I am not doing this lightly. I know that if I could make it through nursing school
, I would love being a nurse. I know that I would make a good nurse. But something deep inside me has always wanted to be a teacher. It may be the feelings of yearning I had in high school for a teacher that would care about me, met only by my agri teachers. And I think I can handle teaching agri better than any other subject. English, while I am good with words, does not appeal to me that much. Yes, I like editting essays, but the reading would bore me to death. History is lost on me. Science would be fine, except I would be stuck with students that aren't interested. Math is just beyond my comfort.
I know that as an agri teacher I will get kids that aren't interested in doing the projects that I will assign. That's fine. They can fail and I will be able to explain why. "Well, Mrs.

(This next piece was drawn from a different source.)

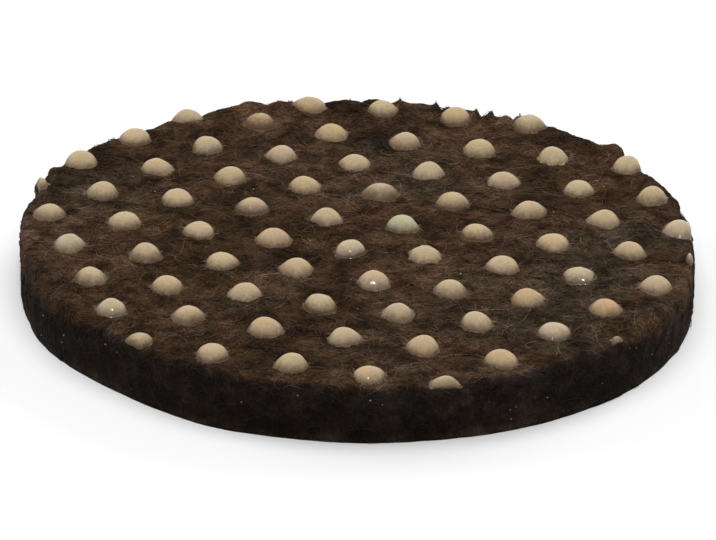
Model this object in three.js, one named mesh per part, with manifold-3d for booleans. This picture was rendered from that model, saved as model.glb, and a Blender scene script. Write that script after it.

Smith, little Johnny thought it would be more fun to sit around and flirt with Susie than do the assigned project, therefore he received a substandard grade." I don't believe that every student in a general shop class should be passed because the class "doesn't mean anything." Perhaps, as I further my career, my view points will change, but at least at first, I won't be everyone's buddy the agri teacher.
So I think it's an education in education for me. There will be less competition, less stress, and better nights of sleep. Yes, I still have to take a few classes I wish I didn't (Chem, Lit, etc), but all-in-all, I think the outcome afterwards will be a happier rivershark2005.